You mentioned your song, Hold On and I wanted to ask you about that, because it really struck me and I was wondering if it was at all autobiographical. (The song is about a break-up.)

All of the songs on this record are somewhat autobiographical, but with tons of imagination thrown in. I had people ask me if this was an autobiographical and if we were okay. But, we’re great, we’re fine. We’re totally together. And I know people are concerned. But we are doing great.

It’s got to be hard when you write personal songs and people wonder about your life…

Yeah, I mean remember having this conversation with Liz a couple of years ago when she said, it was okay for me to write something other than just I’m so happy and in love because, people experience a huge range of stuff in relationships. If you just wanted to take a little bit of something and run with it with your imagination, don’t let me hold you back. I feel like I did that with this record.

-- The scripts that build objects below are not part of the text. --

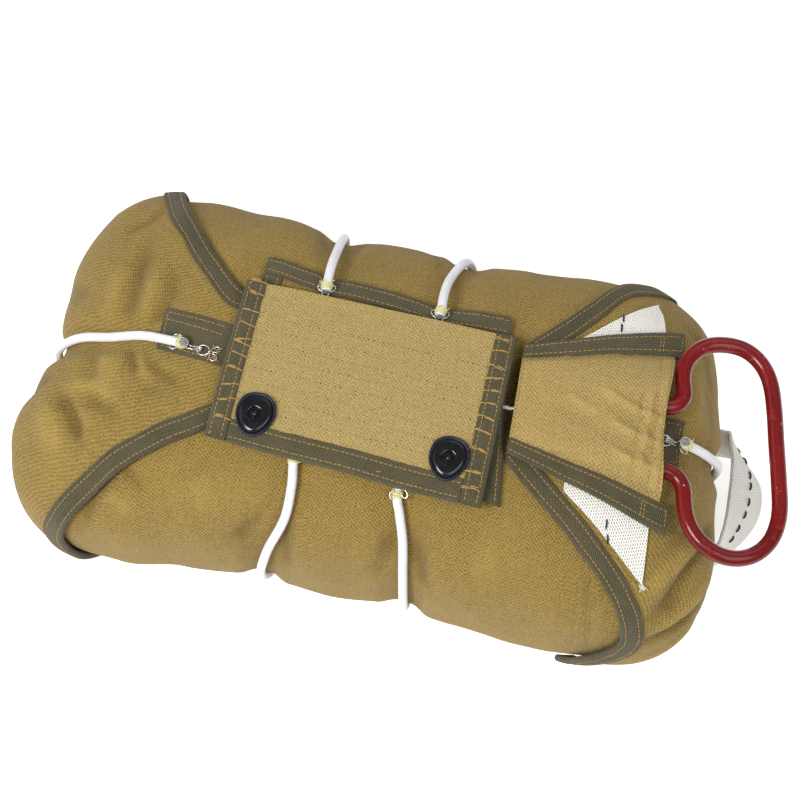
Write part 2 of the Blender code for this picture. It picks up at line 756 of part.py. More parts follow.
def spin(bm, profile, steps, ring=True):
    """Solid of revolution about Z from a profile of radius and height, a ring's own or a solid's side."""
    verts = [bm.verts.new((radius, 0, height)) for radius, height in profile]
    edges = [bm.edges.new((a, b)) for a, b in zip(verts, verts[1:] + verts[:1] if ring else verts[1:])]
    bmesh.ops.spin(bm, geom=verts + edges, cent=(0, 0, 0), axis=(0, 0, 1), angle=2 * math.pi, steps=steps,
                   use_merge=True, use_duplicate=False)
    bmesh.ops.remove_doubles(bm, verts=bm.verts, dist=0.01)
    bmesh.ops.holes_fill(bm, edges=[edge for edge in bm.edges if edge.is_boundary], sides=0)
    bmesh.ops.recalc_face_normals(bm, faces=bm.faces)


def solid(name, bm, material_name, parent):
    bmesh.ops.scale(bm, vec=(MM, MM, MM), verts=bm.verts)
    mesh = bpy.data.meshes.new(name)
    bm.to_mesh(mesh)
    bm.free()
    mesh.shade_smooth()
    mesh.set_sharp_from_angle(angle=math.radians(40))
    return link(bpy.data.objects.new(name, mesh), material_name, parent)


def wire_path(neck, nose_at, nose_radius):
    """Flat wire with an ear at each end and a rounded nose: along, side."""
    ear = [(EAR_RADIUS * math.cos(a), neck + EAR_RADIUS + EAR_RADIUS * math.sin(a))
           for a in np.radians(range(0, 271, 54))]
    lean = math.asin(min(1, neck / nose_radius))
    nose = [(nose_at + nose_radius * math.cos(a), nose_radius * math.sin(a))
            for a in np.linspace(math.pi - lean, 0, 5)[:-1]]
    one_side = ear + nose
    return one_side + [(nose_at + nose_radius, 0)] + [(a, -b) for a, b in reversed(one_side)]


def wire(name, origin, out, path, layers, parent, rise=0.0):
    """Wire lying on the layers of cloth over the body. Its nose is raised."""
    up = bare_skin(origin)[1]
    out = (out - up * out.dot(up)).normalized()
    side = up.cross(out)
    reach = max(a for a, _ in path)
    points = [on_skin(origin + out * a + side * b, layers + 0.4 + WIRE_RADIUS + rise * max(0, a / reach))
              for a, b in path]
    tube(name, points, WIRE_RADIUS, 1, "bright wire", parent)


def fastener(name, x, y, sheet, holes, parent):
    patch = Patch(CENTRE_FLAP)
    hit, normal = bare_skin(above(x, y))
    share = (x - CENTRE_FLAP[0][0]) / patch.length
    seat = HIGH_LEG + TAPE / 2 + 0.35 + flap_lift(share)
    turn = normal.to_track_quat("Z", "Y").to_matrix().to_4x4()

    def placed(bm, lift):
        bmesh.ops.transform(bm, verts=bm.verts, matrix=Matrix.Translation(hit + normal * lift) @ turn)

    bm = bmesh.new()
    flange = [(2.9, 0), (10, 0), (10, 0.8), (8.3, 1.0), (7.6, 2.2), (4.4, 2.9), (2.9, 2.5)]
    spin(bm, flange, 18)
    for vert in bm.verts:
        reach = math.hypot(vert.co.x, vert.co.y)
        if reach > 5:
            angle = math.atan2(vert.co.y, vert.co.x)
            taper = 1 - 0.10 * max(0, -math.sin(angle)) ** 2
            vert.co.x *= SOCKET_WIDE / 10 * taper
            vert.co.y *= SOCKET_TALL / 10
    placed(bm, seat)
    solid(f"{name}_snap_socket", bm, "black enamel", parent)

    bm = bmesh.new()
    foot = SHEET + CLOTH / 2 + 0.5
    top = seat + 2.2
    stud = [(4.2, foot), (4.2, foot + 0.9), (1.5, foot + 0.9), (1.5, top - 1.6), (2.2, top - 0.9),
            (1.7, top - 0.2), (0.8, top)]
    spin(bm, stud, 10, ring=False)
    placed(bm, 0)
    solid(f"{name}_snap_stud", bm, "black enamel", parent)

    bm = bmesh.new()
    bmesh.ops.create_cone(bm, cap_ends=True, segments=10, radius1=2.3, radius2=2.3, depth=12)
    placed(bm, seat - 2)
    bmesh.ops.scale(bm, vec=(MM, MM, MM), verts=bm.verts)
    mesh = bpy.data.meshes.new(f"{name} stud hole")
    bm.to_mesh(mesh)
    bm.free()
    cutter = bpy.data.objects.new(mesh.name, mesh)
    cutter.hide_render = True
    cutter.display_type = "WIRE"
    holes.objects.link(cutter)
    cut = sheet.modifiers.new(cutter.name, "BOOLEAN")
    cut.operation = "DIFFERENCE"
    cut.object = cutter


def cords(parent):
    """Elastic cords, with the thread and the wire hook at each end."""
    tabbed, panelled = SHEET + 1.5 * CLOTH + 0.35, SHEET + CLOTH / 2
    # Columns: name, route, points, names of its ends, height of the layers under each end's hook
    table = (
        ("left_cross", CORD_LEFT_CROSS, 38, ("top", "bottom"), (panelled, panelled)),
        ("right_cross", CORD_RIGHT_CROSS, 38, ("top", "bottom"), (panelled, panelled)),
        ("lengthwise", CORD_LENGTHWISE, 56, ("left", "right"), (tabbed, tabbed)),
    )
    routes = []
    for _, rows, count, _, _ in table:
        centres, layers = cord_centres(rows, count)
        routes.append(centres)
        dense = [a.lerp(b, t) for a, b in zip(centres, centres[1:]) for t in (0, 0.5)]
        valleys.add(dense, np.interp(np.arange(len(dense)) / 2, range(count), layers))
    for (name, _, _, ends, heights), route in zip(table, routes):
        tube(f"{name}_cord", route, CORD_RADIUS, 2, "white elastic", parent)
        for end, height, line in zip(ends, heights, (route, route[::-1])):
            whipping(f"{name}_{end}_whipping", line, parent)
            out = (line[0] - line[1]).normalized()
            wire(f"{name}_{end}_hook", line[0] + out * 2.9, out, wire_path(1.0, 6.0, 1.15), height, parent,
                 rise=2.0)
    eyes(routes[2], tabbed, parent)


def eyes(route, height, parent):
    """Wire eyes that the lengthwise cord's hooks close on, sewn to the tabs."""
    for side, line in (("left", route), ("right", route[::-1])):
        out = (line[0] - line[1]).normalized()
        wire(f"{side}_eye", line[0] + out * 14.5, -out, wire_path(1.0, 3.9, 2.3), height, parent)


def main():
    clear_scene()
    pack = bpy.data.collections.new("Packed parachute")
    holes = bpy.data.collections.new("Cutters")
    for made in (pack, holes):
        bpy.context.scene.collection.children.link(made)
    root = bpy.data.objects.new("pack frame", None)
    pull = bpy.data.objects.new("ripcord frame", None)
    pull.location = Vector((HANDLE_X, 0, HANDLE_Z)) * MM
    for empty in (root, pull):
        pack.objects.link(empty)
    pull.parent = root
    bpy.context.view_layer.update()

    cords(root)
    packed_body(root)
    end_flap("left", (LEFT_UPPER, LEFT_MIDDLE, LEFT_LOWER), root)
    end_flap("right", (RIGHT_UPPER, RIGHT_MIDDLE, RIGHT_LOWER), root)
    tab("left_tab", LEFT_TAB, SHEET + CLOTH + 0.35, root)
    tab("right_tab", RIGHT_TAB, SHEET + CLOTH + 0.35, root)
    reinforcement(root)
    inner_panel(root)
    sheet = centre_flap(root)
    for name, x, y in FASTENERS:
        fastener(name, x, y, sheet, holes, root)
    pocket(root)
    carrying_loop(root)
    ripcord(pull)


main()
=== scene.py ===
"""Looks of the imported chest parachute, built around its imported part.

Every cloth piece is laid on the same filled shape as the part's solids, in finer steps, with its folds,
weave and stitching. Shape tables are in millimetres.
"""
import math

import bmesh
import bpy
import numpy as np
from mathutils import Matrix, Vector, noise

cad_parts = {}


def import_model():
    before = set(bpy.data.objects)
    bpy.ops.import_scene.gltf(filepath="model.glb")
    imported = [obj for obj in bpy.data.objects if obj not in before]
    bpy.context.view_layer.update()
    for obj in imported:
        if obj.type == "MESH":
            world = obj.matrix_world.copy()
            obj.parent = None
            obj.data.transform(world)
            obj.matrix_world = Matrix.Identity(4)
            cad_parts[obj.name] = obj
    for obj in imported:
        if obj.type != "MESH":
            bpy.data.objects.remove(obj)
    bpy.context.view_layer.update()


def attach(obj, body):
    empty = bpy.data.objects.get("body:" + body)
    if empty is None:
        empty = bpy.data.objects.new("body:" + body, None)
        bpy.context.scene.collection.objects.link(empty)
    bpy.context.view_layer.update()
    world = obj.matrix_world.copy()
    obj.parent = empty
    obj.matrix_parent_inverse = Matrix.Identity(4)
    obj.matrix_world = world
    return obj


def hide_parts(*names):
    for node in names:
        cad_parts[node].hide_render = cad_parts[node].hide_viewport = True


MM = 0.001

# Further than any distance looked for, and how many points are worked out at once
FAR, CHUNK = 99.0, 8000
# Filled body: height of its widest line, and how its cross-sections round off
MID, UNDER = 54.0, 66.0
END_POWER_LEFT, END_POWER_RIGHT = 6.0, 9.0
SIDE_POWER, CROWN_POWER = 3.0, 2.5
SPINE = 110.0
# How far the filling lies inside the end flaps
BODY_TUCK = 1.0
# Columns: x along the pack, half width to the upper side, half width to the lower side, crown height
STATIONS = (
    (-200, 112, 112, 104), (-160, 109, 112, 111), (-125, 105, 108, 118), (-90, 101, 100, 122.5),
    (-46, 96, 95, 124), (-10, 99, 98, 124.5), (24, 96, 94, 124.5), (60, 101, 98, 124.5),
    (110, 106, 101, 122), (150, 106, 99, 116), (200, 102, 95, 106),
)
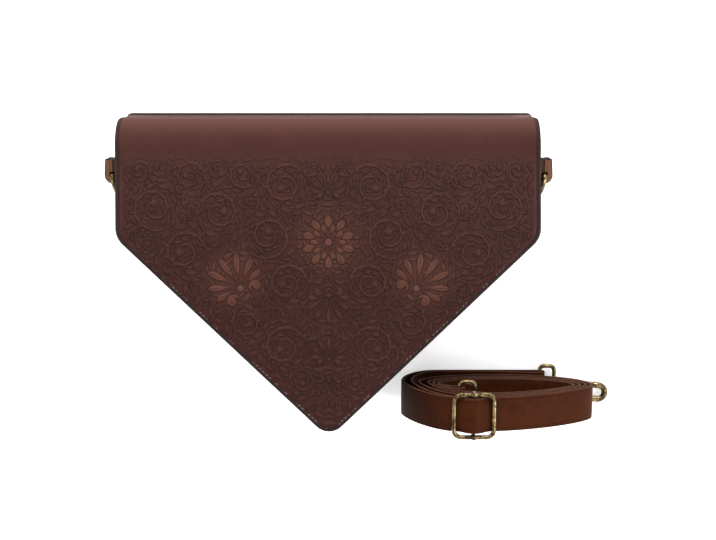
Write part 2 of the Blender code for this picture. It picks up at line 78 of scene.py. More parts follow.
bm = bmesh.new()
bmesh.ops.create_grid(bm, x_segments=1, y_segments=1, size=TABLE_SIZE)
floor_mesh = bpy.data.meshes.new("table_top")
bm.to_mesh(floor_mesh)
bm.free()
floor = bpy.data.objects.new("table_top", floor_mesh)
floor.location.z = -TABLE_DROP
scene.collection.objects.link(floor)
floor_finish = bpy.data.materials.new("matt white board")
floor_finish.use_nodes = True
floor_shader = floor_finish.node_tree.nodes["Principled BSDF"]
floor_shader.inputs["Base Color"].default_value = (0.93, 0.93, 0.93, 1.0)
floor_shader.inputs["Roughness"].default_value = 0.9
floor_shader.inputs["Emission Color"].default_value = (1.0, 1.0, 1.0, 1.0)
floor_shader.inputs["Emission Strength"].default_value = TABLE_GLOW
floor_mesh.materials.append(floor_finish)

Softbox = namedtuple("Softbox", "name place size power")
SOFTBOXES = (
    Softbox("light_beyond_fold", (-0.10, 1.30, 0.55), (1.80, 0.60), 30.0),
    Softbox("light_left", (-1.05, -0.15, 1.05), (0.70, 1.40), 9.0),
    Softbox("light_right", (1.05, -0.25, 1.05), (0.70, 1.40), 17.0),
    Softbox("light_low", (0.00, -1.30, 0.60), (1.20, 0.40), 5.0),
)
for box in SOFTBOXES:
    lamp = bpy.data.lights.new(box.name, "AREA")
    lamp.shape = "RECTANGLE"
    lamp.size, lamp.size_y = box.size
    lamp.energy = box.power
    holder = bpy.data.objects.new(box.name, lamp)
    holder.location = box.place
    holder.rotation_euler = (TARGET - Vector(box.place)).to_track_quat("-Z", "Y").to_euler()
    scene.collection.objects.link(holder)
world = bpy.data.worlds.new("studio")
world.use_nodes = True
world.node_tree.nodes["Background"].inputs["Color"].default_value = (1.0, 1.0, 1.0, 1.0)
world.node_tree.nodes["Background"].inputs["Strength"].default_value = ROOM_LIGHT
scene.world = world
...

It’s not like I can’t relate to the stuff I wrote, but I expanded it to the extreme “what if” scenario.

I agree. It’s nice to have that diversity in the songs.

I think one of the most real and personal themes of this record that is true to my life. There’s a theme of searching for where to go next. St. Lucy is the patron saint of blindness and that song starts the record. It was pre-parenting, like do we really want to do this? Do I really want to be an artist all my life? And these questions about whether to stay in this relationship or whether to be an artist sort of flow through the record. And the last song, Dark Weather to me is the book end to St. Lucy. It’s like all right, we’ve been through all this and we’re going to get through it together. To me that closes the record.

You touch on a lot of social issues in your music. What inspires you to write about these things?

I only write about things that are related to the heart. I write about them because I was really feeling either really upset or concerned about what’s going on in our country and the world right now. I think it’s important to give voice to the kinds of heart-pain that people are going through regarding the war. No so much that George Bush, or anyone, is going to listen to this and change their opinion. I have a feeling that most people who get my record, in most cases are already of this progressive persuasion. But I feel like it’s a lonely place to be sometimes in this culture an to have some of these things articulated, it might help bolster some of those who are actually out there doing something about it.